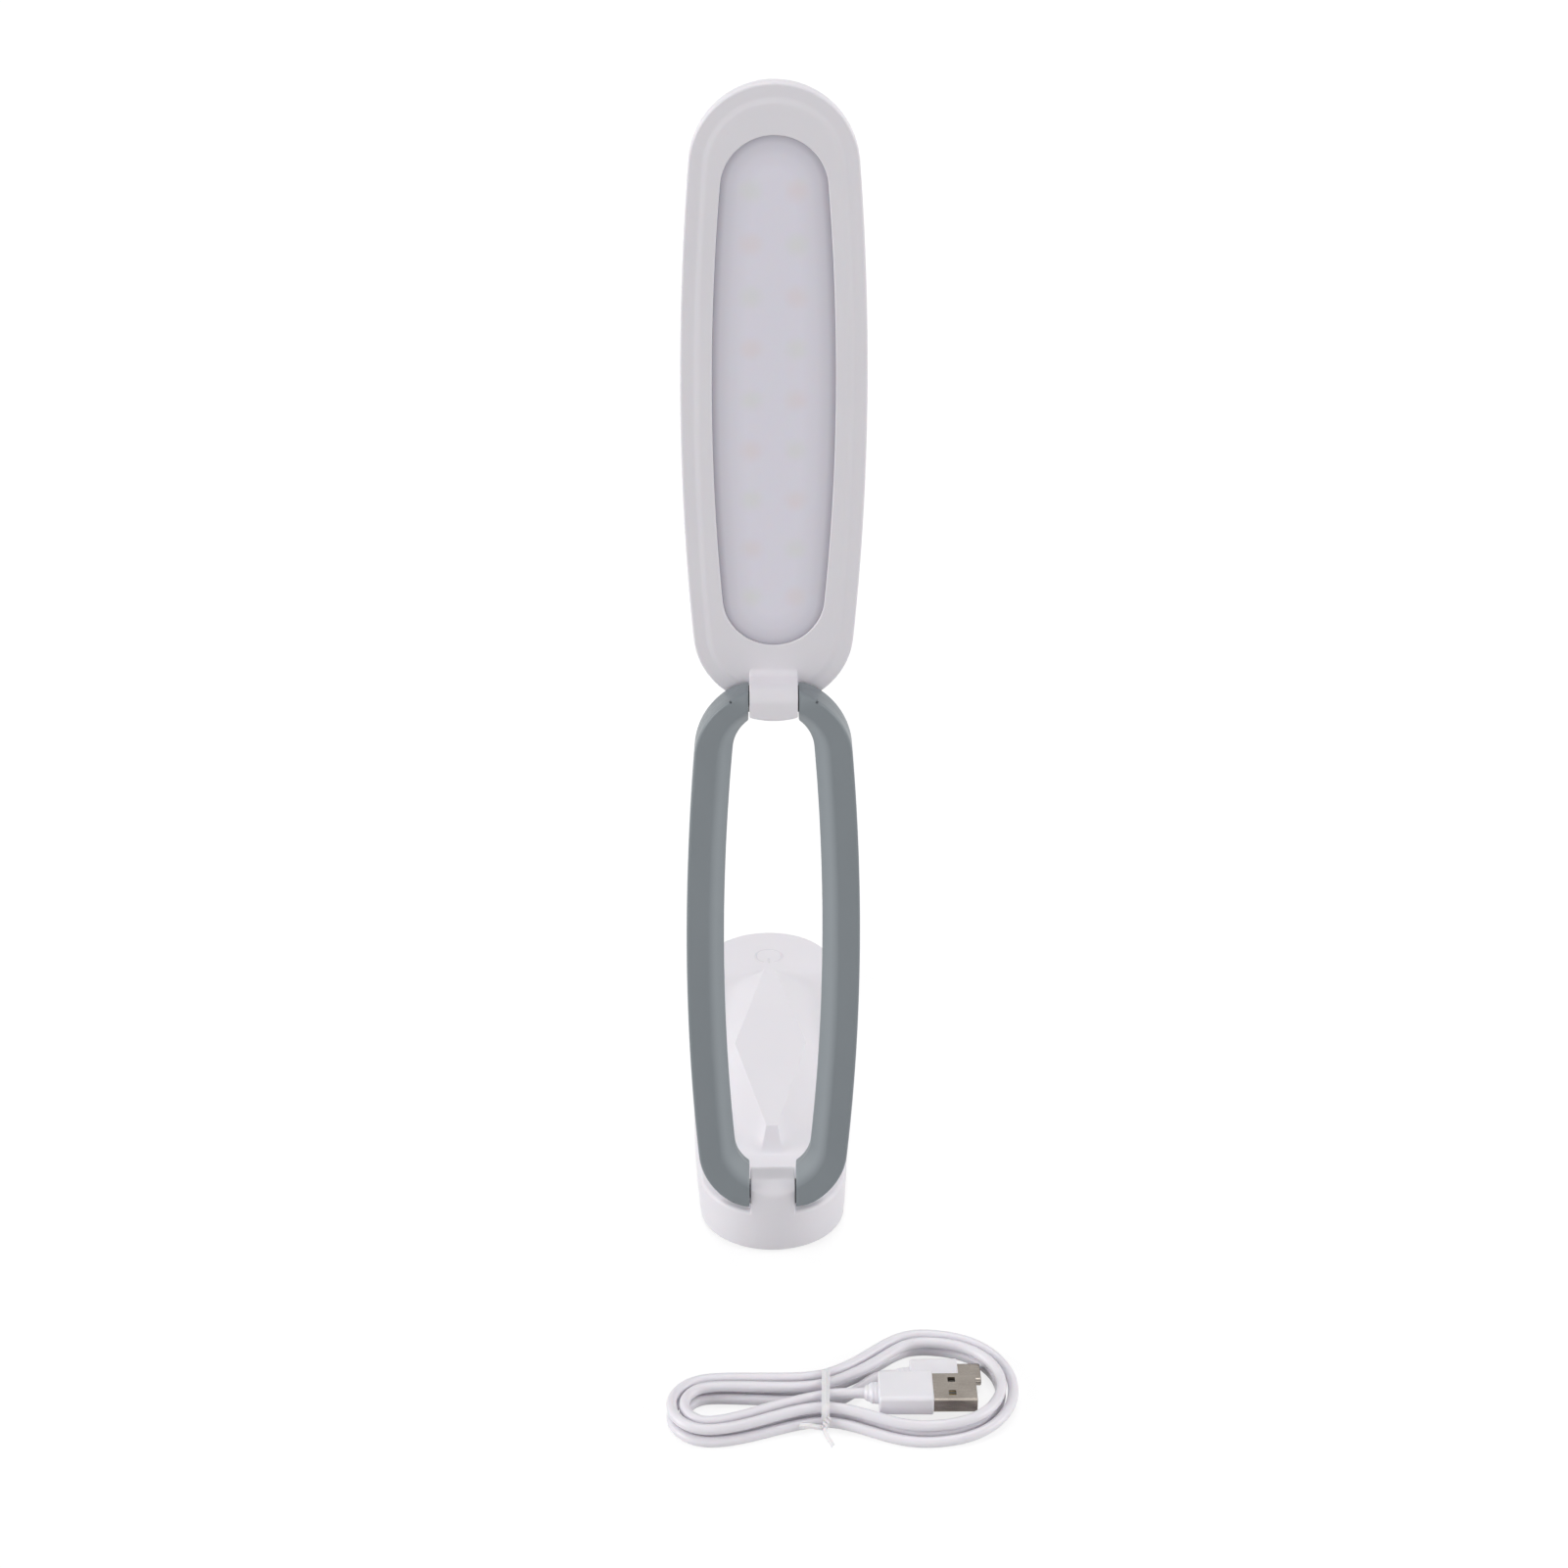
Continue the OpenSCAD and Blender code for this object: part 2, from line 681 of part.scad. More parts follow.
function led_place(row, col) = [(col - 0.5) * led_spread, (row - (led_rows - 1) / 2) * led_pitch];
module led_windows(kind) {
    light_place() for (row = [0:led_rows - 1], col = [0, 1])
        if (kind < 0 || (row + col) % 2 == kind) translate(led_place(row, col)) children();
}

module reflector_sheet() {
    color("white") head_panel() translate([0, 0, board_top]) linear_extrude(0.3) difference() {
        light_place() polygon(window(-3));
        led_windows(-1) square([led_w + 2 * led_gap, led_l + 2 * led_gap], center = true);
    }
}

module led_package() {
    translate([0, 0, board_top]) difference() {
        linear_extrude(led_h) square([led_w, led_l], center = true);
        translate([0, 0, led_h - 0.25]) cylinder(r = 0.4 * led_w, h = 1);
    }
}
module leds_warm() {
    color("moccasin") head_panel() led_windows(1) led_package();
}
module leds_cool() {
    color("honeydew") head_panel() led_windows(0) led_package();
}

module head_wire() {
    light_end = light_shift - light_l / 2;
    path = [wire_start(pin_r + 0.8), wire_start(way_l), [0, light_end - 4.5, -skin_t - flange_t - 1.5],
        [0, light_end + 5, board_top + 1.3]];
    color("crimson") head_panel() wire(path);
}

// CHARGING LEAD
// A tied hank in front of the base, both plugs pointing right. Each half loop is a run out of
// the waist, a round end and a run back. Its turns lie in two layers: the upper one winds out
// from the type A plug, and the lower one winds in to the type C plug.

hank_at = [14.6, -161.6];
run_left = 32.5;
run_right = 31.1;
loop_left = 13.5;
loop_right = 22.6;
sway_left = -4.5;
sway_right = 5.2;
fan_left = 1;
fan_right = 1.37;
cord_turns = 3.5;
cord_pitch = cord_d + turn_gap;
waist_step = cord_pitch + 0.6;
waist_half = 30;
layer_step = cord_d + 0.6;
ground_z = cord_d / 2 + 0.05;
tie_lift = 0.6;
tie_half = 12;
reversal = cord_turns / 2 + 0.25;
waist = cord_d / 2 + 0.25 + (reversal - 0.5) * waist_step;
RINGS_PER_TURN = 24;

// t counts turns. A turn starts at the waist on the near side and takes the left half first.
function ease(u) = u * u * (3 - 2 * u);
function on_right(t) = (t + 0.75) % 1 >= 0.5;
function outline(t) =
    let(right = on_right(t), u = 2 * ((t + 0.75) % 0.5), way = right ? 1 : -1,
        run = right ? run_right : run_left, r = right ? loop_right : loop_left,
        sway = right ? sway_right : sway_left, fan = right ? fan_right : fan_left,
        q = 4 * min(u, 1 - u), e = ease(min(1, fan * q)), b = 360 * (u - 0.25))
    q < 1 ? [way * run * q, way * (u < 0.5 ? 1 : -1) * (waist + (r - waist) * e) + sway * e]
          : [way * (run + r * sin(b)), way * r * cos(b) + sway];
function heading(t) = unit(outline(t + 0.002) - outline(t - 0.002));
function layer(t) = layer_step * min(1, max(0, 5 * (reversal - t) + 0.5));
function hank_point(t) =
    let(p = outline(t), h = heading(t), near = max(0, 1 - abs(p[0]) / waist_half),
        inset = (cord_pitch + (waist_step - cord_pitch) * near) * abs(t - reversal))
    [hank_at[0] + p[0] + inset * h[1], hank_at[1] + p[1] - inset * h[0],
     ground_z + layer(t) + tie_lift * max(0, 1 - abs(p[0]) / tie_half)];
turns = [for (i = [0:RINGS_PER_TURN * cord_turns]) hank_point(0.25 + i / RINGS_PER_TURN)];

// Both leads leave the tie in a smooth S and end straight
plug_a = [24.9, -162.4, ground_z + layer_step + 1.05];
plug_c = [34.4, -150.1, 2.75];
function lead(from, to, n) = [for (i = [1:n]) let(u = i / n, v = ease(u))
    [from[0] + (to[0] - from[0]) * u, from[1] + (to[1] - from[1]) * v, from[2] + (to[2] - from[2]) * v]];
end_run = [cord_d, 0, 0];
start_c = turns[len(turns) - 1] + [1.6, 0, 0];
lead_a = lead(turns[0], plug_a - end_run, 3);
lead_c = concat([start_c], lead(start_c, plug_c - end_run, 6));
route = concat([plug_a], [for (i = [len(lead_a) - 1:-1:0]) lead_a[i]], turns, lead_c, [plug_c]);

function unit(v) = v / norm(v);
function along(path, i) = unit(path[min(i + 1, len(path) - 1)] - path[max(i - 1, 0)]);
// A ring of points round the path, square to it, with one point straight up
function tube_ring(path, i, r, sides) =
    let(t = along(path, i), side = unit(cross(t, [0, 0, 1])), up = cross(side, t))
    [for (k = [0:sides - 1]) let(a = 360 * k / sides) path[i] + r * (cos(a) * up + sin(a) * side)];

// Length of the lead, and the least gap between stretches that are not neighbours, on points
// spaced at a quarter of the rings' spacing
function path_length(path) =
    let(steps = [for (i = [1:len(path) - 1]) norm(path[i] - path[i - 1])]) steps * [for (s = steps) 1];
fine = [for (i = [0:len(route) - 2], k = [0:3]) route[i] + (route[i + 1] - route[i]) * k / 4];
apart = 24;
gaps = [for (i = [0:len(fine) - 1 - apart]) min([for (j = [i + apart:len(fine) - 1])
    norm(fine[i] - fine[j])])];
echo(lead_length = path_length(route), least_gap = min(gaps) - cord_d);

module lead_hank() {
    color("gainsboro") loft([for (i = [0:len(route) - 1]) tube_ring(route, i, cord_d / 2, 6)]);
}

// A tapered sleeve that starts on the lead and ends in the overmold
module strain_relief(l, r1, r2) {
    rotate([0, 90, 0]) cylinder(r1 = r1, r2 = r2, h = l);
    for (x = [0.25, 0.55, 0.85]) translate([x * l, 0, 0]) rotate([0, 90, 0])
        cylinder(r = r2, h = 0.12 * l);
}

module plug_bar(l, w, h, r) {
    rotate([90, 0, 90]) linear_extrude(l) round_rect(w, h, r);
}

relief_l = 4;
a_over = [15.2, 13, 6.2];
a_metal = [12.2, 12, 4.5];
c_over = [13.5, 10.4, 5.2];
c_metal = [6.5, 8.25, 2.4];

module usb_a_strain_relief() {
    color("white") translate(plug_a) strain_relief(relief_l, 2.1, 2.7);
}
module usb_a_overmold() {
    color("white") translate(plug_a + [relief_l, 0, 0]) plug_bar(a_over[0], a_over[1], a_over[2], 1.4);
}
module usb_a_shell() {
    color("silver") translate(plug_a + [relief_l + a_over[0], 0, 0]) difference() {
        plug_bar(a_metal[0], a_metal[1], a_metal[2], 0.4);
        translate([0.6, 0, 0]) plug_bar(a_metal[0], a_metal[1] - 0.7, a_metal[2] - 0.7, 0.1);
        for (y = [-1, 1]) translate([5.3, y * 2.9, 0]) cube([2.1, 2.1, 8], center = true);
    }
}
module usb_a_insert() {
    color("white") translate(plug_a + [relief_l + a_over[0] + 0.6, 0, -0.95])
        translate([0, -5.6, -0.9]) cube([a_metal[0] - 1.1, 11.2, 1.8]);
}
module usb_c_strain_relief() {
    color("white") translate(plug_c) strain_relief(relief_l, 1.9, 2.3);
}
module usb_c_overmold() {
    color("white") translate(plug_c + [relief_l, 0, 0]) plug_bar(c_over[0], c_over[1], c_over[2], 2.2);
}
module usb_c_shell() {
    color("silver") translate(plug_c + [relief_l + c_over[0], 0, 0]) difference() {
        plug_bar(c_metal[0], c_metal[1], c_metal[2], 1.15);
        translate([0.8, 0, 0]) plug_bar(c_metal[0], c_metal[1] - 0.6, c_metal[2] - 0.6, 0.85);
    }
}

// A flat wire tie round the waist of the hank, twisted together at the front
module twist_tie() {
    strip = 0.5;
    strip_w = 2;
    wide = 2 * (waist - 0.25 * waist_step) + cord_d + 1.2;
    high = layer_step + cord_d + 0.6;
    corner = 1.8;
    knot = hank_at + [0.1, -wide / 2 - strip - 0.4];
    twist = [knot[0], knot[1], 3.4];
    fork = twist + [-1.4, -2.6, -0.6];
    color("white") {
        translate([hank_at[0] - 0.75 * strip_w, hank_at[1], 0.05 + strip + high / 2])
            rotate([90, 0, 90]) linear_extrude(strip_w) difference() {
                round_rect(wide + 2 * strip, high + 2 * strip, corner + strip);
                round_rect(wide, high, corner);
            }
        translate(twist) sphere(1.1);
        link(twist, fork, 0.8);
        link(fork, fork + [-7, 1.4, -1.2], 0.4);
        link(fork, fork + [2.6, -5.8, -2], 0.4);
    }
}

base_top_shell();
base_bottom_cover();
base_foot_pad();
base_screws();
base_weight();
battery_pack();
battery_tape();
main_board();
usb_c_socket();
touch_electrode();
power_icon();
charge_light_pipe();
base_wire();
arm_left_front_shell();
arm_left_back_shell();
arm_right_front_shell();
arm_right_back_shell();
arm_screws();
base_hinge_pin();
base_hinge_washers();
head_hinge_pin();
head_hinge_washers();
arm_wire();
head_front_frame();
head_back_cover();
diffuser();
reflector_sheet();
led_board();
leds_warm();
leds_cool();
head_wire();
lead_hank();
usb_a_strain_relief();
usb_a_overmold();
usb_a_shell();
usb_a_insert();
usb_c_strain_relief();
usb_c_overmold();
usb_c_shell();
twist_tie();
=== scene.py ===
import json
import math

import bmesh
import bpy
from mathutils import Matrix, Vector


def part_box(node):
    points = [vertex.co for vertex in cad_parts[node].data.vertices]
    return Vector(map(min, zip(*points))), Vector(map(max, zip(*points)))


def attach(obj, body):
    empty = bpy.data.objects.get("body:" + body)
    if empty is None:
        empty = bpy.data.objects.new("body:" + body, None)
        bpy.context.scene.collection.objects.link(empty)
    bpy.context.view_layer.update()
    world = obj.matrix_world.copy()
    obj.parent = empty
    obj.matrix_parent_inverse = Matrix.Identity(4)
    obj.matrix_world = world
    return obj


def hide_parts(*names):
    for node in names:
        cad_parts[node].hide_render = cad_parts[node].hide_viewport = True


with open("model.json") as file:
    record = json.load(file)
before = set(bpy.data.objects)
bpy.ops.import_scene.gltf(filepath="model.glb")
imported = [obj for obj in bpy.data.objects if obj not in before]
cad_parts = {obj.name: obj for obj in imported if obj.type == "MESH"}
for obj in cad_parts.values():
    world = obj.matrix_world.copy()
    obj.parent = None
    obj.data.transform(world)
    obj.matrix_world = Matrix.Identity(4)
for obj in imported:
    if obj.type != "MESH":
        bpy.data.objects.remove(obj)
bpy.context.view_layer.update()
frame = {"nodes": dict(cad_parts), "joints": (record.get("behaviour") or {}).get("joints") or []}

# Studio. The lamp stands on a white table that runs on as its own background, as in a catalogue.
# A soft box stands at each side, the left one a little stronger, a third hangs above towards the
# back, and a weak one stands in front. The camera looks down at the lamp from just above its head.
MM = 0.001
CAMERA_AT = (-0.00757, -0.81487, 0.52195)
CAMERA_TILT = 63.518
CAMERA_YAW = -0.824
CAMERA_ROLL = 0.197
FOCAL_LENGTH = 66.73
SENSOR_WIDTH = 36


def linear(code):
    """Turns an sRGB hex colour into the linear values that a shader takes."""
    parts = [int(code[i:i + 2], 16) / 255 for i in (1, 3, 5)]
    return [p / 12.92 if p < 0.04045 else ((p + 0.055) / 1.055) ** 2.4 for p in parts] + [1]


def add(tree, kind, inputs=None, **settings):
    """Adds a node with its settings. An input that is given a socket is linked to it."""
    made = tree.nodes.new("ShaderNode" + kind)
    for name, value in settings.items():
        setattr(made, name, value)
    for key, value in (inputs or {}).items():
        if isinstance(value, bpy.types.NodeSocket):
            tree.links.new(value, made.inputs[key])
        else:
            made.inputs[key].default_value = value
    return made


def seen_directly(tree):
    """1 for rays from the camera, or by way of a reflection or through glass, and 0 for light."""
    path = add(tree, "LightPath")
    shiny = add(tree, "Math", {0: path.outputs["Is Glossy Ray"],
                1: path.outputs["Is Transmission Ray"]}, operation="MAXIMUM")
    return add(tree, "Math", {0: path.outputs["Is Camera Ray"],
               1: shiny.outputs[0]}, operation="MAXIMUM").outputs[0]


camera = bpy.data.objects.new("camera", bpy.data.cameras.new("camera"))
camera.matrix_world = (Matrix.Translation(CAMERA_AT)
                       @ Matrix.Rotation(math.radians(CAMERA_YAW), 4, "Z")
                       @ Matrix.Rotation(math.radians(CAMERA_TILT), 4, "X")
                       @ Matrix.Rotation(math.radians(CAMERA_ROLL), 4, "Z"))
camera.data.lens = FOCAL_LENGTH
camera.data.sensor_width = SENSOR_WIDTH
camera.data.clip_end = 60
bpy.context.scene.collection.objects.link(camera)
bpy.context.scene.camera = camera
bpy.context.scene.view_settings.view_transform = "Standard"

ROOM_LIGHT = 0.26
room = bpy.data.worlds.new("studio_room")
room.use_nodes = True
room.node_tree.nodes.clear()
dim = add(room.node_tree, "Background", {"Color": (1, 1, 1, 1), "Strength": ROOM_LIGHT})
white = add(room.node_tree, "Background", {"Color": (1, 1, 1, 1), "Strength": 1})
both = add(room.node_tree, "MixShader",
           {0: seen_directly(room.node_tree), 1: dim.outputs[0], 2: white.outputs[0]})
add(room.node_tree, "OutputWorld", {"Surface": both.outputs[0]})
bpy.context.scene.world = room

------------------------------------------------

§ Required task
Starting with the line with "base_top_shell();" and ending with the line with "record = json.load(file)", extract every line exactly and nothing outside that span.

§ Solution for this problem
base_top_shell();
base_bottom_cover();
base_foot_pad();
base_screws();
base_weight();
battery_pack();
battery_tape();
main_board();
usb_c_socket();
touch_electrode();
power_icon();
charge_light_pipe();
base_wire();
arm_left_front_shell();
arm_left_back_shell();
arm_right_front_shell();
arm_right_back_shell();
arm_screws();
base_hinge_pin();
base_hinge_washers();
head_hinge_pin();
head_hinge_washers();
arm_wire();
head_front_frame();
head_back_cover();
diffuser();
reflector_sheet();
led_board();
leds_warm();
leds_cool();
head_wire();
lead_hank();
usb_a_strain_relief();
usb_a_overmold();
usb_a_shell();
usb_a_insert();
usb_c_strain_relief();
usb_c_overmold();
usb_c_shell();
twist_tie();
=== scene.py ===
import json
import math

import bmesh
import bpy
from mathutils import Matrix, Vector


def part_box(node):
    points = [vertex.co for vertex in cad_parts[node].data.vertices]
    return Vector(map(min, zip(*points))), Vector(map(max, zip(*points)))


def attach(obj, body):
    empty = bpy.data.objects.get("body:" + body)
    if empty is None:
        empty = bpy.data.objects.new("body:" + body, None)
        bpy.context.scene.collection.objects.link(empty)
    bpy.context.view_layer.update()
    world = obj.matrix_world.copy()
    obj.parent = empty
    obj.matrix_parent_inverse = Matrix.Identity(4)
    obj.matrix_world = world
    return obj


def hide_parts(*names):
    for node in names:
        cad_parts[node].hide_render = cad_parts[node].hide_viewport = True


with open("model.json") as file:
    record = json.load(file)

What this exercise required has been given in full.